Nous avons contacté le docteur Olivier Descamps, directeur de la clinique des lipides à l’hôpital de Jolimont (La Louvière) qui s’est dit "choqué" de la diffusion d’un tel documentaire. Il conteste la méthode de la réalisatrice qui consiste à prendre "les plus mauvais éléments de la théorie pour la démolir". Selon lui, le film relèverait de la "théorie du complot": "On a pris des vieux trucs qui créent une espèce de roman, avec une mafia de médecins, de scientifiques et d’industriels tous ligués pour tromper l’humanité… Les gens savent que les médecins ne sont pas des vendus. C’est incroyable d’aller raconter des choses comme ça."

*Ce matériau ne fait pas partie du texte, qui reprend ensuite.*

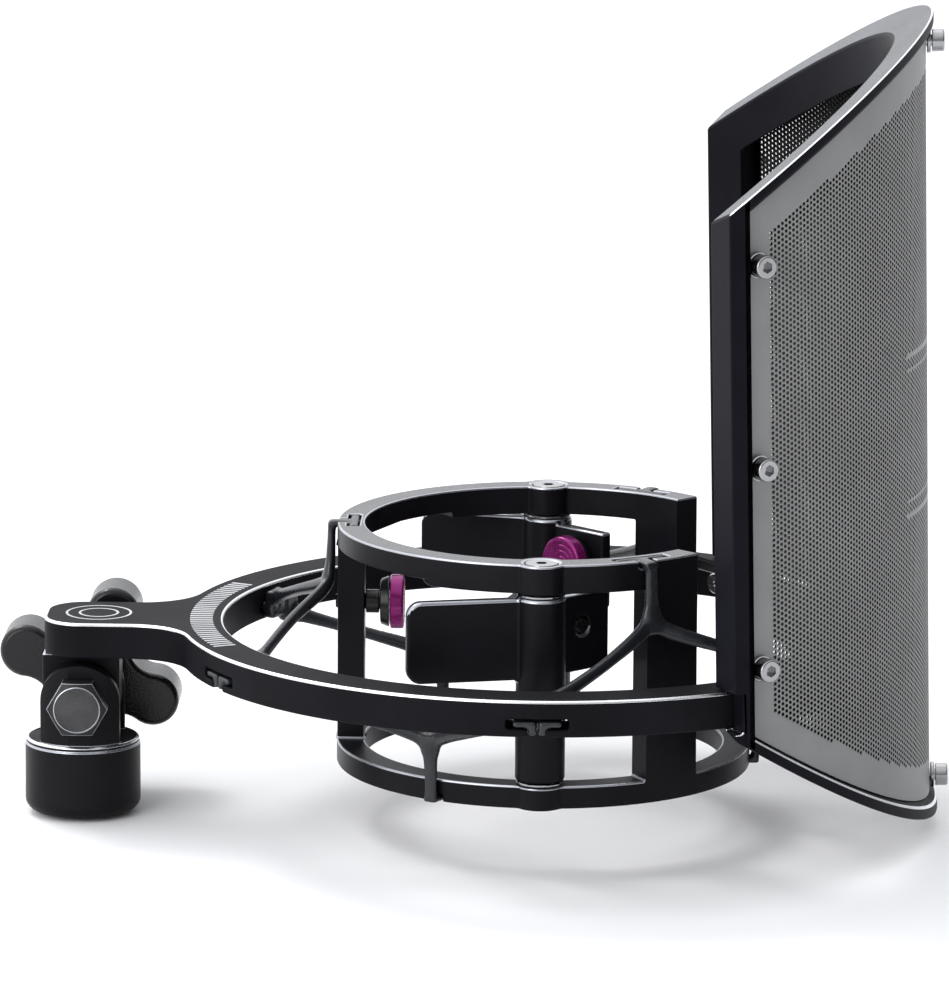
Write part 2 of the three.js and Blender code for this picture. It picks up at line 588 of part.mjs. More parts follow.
function shieldFasteners() {
  const group = new THREE.Group();
  shieldScrewPlaces().forEach((place) => {
    const seat = MESH_R + GAP;
    const flat = washer(M3_BORE_R, M3_WASHER_R, 0, M3_WASHER_T, 12);
    const ring = flat.rotateY(Math.PI / 2).translate(seat, 0, 0);
    const screw = solidGeometry(capScrew()).translate(seat + M3_WASHER_T + GAP, 0, 0);
    group.add(
      piece(`mesh_washer_${place.label}`, leaned(radial(ring, place)), CHROME),
      piece(`mesh_screw_${place.label}`, leaned(radial(screw, place)), CHROME),
    );
  });
  [1, -1].forEach((s) => {
    const shank = rodX(M3_SHANK_R, HOOP_IN_R - 1, 91.6, 12);
    const head = rodX(M3_HEAD_R, HOOP_IN_R - 2.8, HOOP_IN_R - GAP, 16);
    const name = `hoop_screw_${s < 0 ? 'near' : 'far'}`;
    group.add(piece(name, radial(solidGeometry(join(shank, head)), holderPlace(s)), CHROME));
  });
  return group;
}

// ---------------------------------------------------------------- assembly
function standParts() {
  const group = new THREE.Group();
  const onAxis = (mesh) => {
    mesh.position.z = BOLT_Z;
    return mesh;
  };
  const knobSide = (mesh) => {
    mesh.rotation.x = -Math.PI / 2;
    mesh.position.set(0, KNOB_FRONT, BOLT_Z);
    return mesh;
  };
  group.add(
    piece('stand_collar', standCollar(), SATIN_BLACK),
    piece('thread_insert', threadInsert(), BRASS),
    onAxis(piece('tilt_bolt', tiltBolt(), BLACK_STEEL)),
    onAxis(piece('friction_washer_near', ringY(BOLT_RING_R, 8.4, -6.3, -5.7), NYLON)),
    onAxis(piece('friction_washer_far', ringY(BOLT_RING_R, 8.4, 5.7, 6.3), NYLON)),
    onAxis(piece('knob_washer', ringY(BOLT_RING_R, 8, EAR_OUT + GAP, 14.8), CHROME)),
    knobSide(piece('clamp_knob', clampKnob(), MOULDED_BLACK)),
    knobSide(piece('knob_insert', knobInsert(), BRASS)),
  );
  return group;
}

function micParts() {
  const group = new THREE.Group();
  group.position.set(MIC_X, 0, ARM_TOP_Z);
  group.add(
    piece('arm_hoop', armHoop(), SATIN_BLACK),
    suspension(),
    piece('mic_cage', micCage(), SATIN_BLACK),
    clampParts(-1, 'near'),
    clampParts(1, 'far'),
    rearPad(),
    piece('shield_frame', shieldFrame(), SATIN_BLACK),
    piece('shield_mesh', shieldMesh(), STEEL),
    shieldFasteners(),
  );
  return group;
}

const shockMount = new THREE.Group();
shockMount.add(
  standParts(),
  piece('swivel_tongue', swivelTongue(), SATIN_BLACK),
  piece('tongue_screw', tongueScrew(), CHROME),
  micParts(),
);

export default shockMount;
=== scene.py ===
"""The looks of a microphone shock mount with its pop filter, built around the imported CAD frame.

Pieces are drawn in millimetres about the microphone's axis, with z = 0 at the hoop's top face, or about the
stand's own axis, and are put into the frame in metres by stand_in().
"""
import json
import math

import bmesh
import bpy
import numpy as np
from mathutils import Matrix, Vector


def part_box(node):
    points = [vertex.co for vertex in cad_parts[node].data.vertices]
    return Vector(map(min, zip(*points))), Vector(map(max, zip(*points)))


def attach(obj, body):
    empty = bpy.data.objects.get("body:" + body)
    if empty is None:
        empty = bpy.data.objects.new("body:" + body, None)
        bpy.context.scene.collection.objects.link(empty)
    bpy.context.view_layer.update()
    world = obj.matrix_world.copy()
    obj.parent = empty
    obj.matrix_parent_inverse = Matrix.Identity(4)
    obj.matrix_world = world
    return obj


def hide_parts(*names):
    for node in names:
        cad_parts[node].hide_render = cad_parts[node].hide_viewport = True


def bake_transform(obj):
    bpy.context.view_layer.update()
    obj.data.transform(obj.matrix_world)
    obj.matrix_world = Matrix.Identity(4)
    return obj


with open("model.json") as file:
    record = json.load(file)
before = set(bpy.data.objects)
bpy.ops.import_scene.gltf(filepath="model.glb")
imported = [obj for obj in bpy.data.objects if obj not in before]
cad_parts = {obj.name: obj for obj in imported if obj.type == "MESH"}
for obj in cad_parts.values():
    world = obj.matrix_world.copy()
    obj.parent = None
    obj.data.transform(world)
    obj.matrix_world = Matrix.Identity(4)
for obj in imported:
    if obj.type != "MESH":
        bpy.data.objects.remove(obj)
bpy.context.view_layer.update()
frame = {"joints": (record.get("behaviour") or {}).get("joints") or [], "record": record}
record = frame["record"]
scene = bpy.context.scene

# ---------------------------------------------------------------- where the frame puts things
MM = 0.001
JOINT = {j["name"]: j for j in frame["joints"]}
SLOT_OF = {s["node"]: s["material_slot"] for s in record["subparts"]}
BODY_OF = {node: body for body, nodes in record["behaviour"]["bodies"].items() for node in nodes}
MOUNT = {m["name"]: Vector(m["pos_m"]) for m in record["mounts"]}
HOOP_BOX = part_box("arm_hoop")
CAGE_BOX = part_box("mic_cage")
MIC = Vector((MOUNT["microphone_cradle"].x, 0, HOOP_BOX[1].z))
STAND = MOUNT["stand_socket"]
BOLT = Vector(JOINT["arm_tilt"]["pos_m"])

# driving sizes in millimetres
HOOP_R, HOOP_IN_R = 90, 79
HOOP_H = (HOOP_BOX[1].z - HOOP_BOX[0].z) / MM
ARM_HALF_W, ARM_END_R, NECK_R = 13.1, 9.5, 15
ARM_END_X = (HOOP_BOX[0].x - MIC.x) / MM
SLOT_TOP, SLOT_NECK, SLOT_W, SLOT_NECK_W = -4.5, -7, 14.8, 4.8
FOOT_AZIMUTHS = range(30, 360, 60)
CAGE_R, CAGE_IN_R, RING_H = 51, 44.2, 5.6
CAGE_TOP = (CAGE_BOX[1].z - MIC.z) / MM
CAGE_BOTTOM = (CAGE_BOX[0].z - MIC.z) / MM
CAGE_MID = (CAGE_TOP + CAGE_BOTTOM) / 2
CAGE_MOUTH, POST_END = 42.5, 60
PIN_RING_R, BOSS_R, PIN_R, RING_DROP = 47.7, 6, 2.6, 1.5
HEAD_W, HEAD_T = 14, 1.8
BARREL_TOP = CAGE_TOP - RING_H - RING_DROP - 1.1
BARREL_BOTTOM = CAGE_BOTTOM + RING_H + 1.1
JAW_TOP, JAW_BOTTOM, JAW_FLARE, JAW_PLATE_L = 15.8, -4.2, 14, 33
JAW_ARM_L, JAW_ARM_ANGLE, JAW_T = 22, 44.5, 3.2
PAD_R, JAW_PAD_Z, REAR_PAD_Z = 6.7, 7, 3.8
PAD_ARM_OFFSET = 0.9
TONGUE_HOLE_R, STUD_HOLE_R, M3_BORE_R = 2.6, 2.3, 1.8
SHIELD_R, SHIELD_IN_R, SHIELD_END = 94.5, 84.5, 62
SHIELD_X, SHIELD_LEAN, LEAN_X = 2, -1.4, 47
SHIELD_MID, SHIELD_HALF_H, SHIELD_SLOPE = 51.9, 99.2, 0.727
LIP, MESH_BORDER, MESH_R, MESH_T, MESH_END, WINDOW_END = 2.6, 6.5, 92.6, 0.8, 59, 55.1
SCREW_AZIMUTH, SCREW_MID, SCREW_PITCH, SCREW_FRONT_Z = 57, 53.7, 48, 91.3
HOLDER_AZIMUTH = 56  # of the screws that hold the shield on the hoop
CLEAR = 0.3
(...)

Le docteur Descamps souligne le "modèle très clair" des patients atteints d'hypercholestérolémie familiale, "une maladie qui ne s’exprime que par un taux de cholestérol élevé". Chez eux, les maladies cardiaques surviennent beaucoup plus jeunes. La prescription de statines permet une diminution du risque d'accidents : "Toutes les études prouvent que pour chaque diminution de cholestérol LDL (NDLR : le "mauvais" cholestérol) de 40 milligrammes, le risque d’accidents vasculaire diminue de 20%. C’est incontestable".

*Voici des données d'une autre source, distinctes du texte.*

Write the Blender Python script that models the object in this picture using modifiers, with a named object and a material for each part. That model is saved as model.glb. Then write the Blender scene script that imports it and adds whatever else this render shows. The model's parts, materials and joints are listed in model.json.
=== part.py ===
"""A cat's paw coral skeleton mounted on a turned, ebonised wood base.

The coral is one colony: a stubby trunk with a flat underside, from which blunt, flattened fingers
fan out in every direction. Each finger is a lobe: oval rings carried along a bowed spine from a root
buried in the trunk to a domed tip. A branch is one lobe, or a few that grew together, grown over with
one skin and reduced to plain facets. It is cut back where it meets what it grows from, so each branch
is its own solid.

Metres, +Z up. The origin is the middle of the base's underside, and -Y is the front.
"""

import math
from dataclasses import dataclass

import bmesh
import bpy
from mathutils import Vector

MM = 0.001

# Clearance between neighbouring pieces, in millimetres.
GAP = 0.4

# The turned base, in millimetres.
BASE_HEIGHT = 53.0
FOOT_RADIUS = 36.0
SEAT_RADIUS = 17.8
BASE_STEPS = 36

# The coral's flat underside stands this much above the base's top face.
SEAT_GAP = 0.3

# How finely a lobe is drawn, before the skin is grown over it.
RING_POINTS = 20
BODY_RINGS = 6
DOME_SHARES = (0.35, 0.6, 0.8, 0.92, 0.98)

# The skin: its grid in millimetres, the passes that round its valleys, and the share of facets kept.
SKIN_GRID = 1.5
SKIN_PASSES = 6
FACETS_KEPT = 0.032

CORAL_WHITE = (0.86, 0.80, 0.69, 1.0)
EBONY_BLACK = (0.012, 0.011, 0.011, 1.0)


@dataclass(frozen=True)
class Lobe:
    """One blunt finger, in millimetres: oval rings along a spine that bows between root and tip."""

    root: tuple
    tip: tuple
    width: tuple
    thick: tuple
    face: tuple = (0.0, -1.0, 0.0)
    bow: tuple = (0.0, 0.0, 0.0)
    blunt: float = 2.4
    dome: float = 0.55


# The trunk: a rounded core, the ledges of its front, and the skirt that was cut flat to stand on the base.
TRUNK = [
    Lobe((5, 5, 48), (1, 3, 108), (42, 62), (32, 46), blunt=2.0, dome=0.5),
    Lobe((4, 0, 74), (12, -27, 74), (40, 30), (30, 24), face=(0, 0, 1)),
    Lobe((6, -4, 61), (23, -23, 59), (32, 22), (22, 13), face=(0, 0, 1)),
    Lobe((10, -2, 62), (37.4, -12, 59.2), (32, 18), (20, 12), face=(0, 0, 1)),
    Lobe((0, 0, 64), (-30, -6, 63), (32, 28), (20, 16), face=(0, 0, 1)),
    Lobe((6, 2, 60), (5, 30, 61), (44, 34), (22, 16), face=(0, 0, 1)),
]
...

Semer le doute chez les patients risquerait de leur faire arrêter leur traitement, les exposant ainsi à un risque accru de maladies cardio-vasculaires. Il évoque l'affaire du Docteur Philippe Even, condamné en mars 2014 à un an d'interdiction d'exercer pour avoir tenu des propos imprudents au sujet des statines dans son ouvrage intitulé "Guide des médicaments utiles, inutiles ou dangereux". Des chercheurs bordelais ont affirmé que ce livre a causé la mort de deux mille patients en Belgique, se souvient-il.

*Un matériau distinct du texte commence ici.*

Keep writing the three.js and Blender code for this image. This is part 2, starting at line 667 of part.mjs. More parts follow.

L’Association Belge de l’Hypercholestérolémie Familiale adresse une lettre à présidente d'Arte
Également président de l’Association Belge de l’Hypercholestérolémie Familiale et Vice-Président de la Société Belge d’Athérosclérose, le docteur Descamps prévoit d'envoyer une lettre à l’intention de la présidente d’Arte pour s’insurger de la diffusion de ce "reportage irresponsable". Voici un extrait de ce courrier: "Les analogies présentées par les polémistes à qui vous donnez la parole sont totalement insensées et nous regrettons que vous présentiez l’évolution des connaissances dans ce domaine comme une opération maffieuse truffée de non-dits, de truquages, de pression et de falsifications. De nombreux chercheurs dont certains récompensés de prix Nobel (Michael Brown, Joseph Goldstein) méritent plus de respect."
Cliquez ici pour lire la lettre envoyée à Arte par l’Association Belge de l’Hypercholestérlémie Familiale
Le professeur Christian Brohet, président du Comité scientifique consultatif de la Ligue cardiologique belge et chef du service de cardiologie à l'hôpital universitaire Saint-Luc, s’est adressé à la chaîne culturelle franco-allemande via Facebook, pour dénoncer un "reportage tout à fait déséquilibré" (voir sa publication ci-dessous) et dangereux. Dans un entretien publié dans le journal de la ligue cardiologue belge, il appelait déjà à se méfier "des obsédés qui voient partout un grand complot de l’industrie pharmaceutique." Contacté par les journalistes suisses de RTS, François Mach, chef du service de cardiologie des HUG, s’est indigné dans des termes encore plus forts: "Je n'ai pas peur de traiter ces gens de 'criminels'."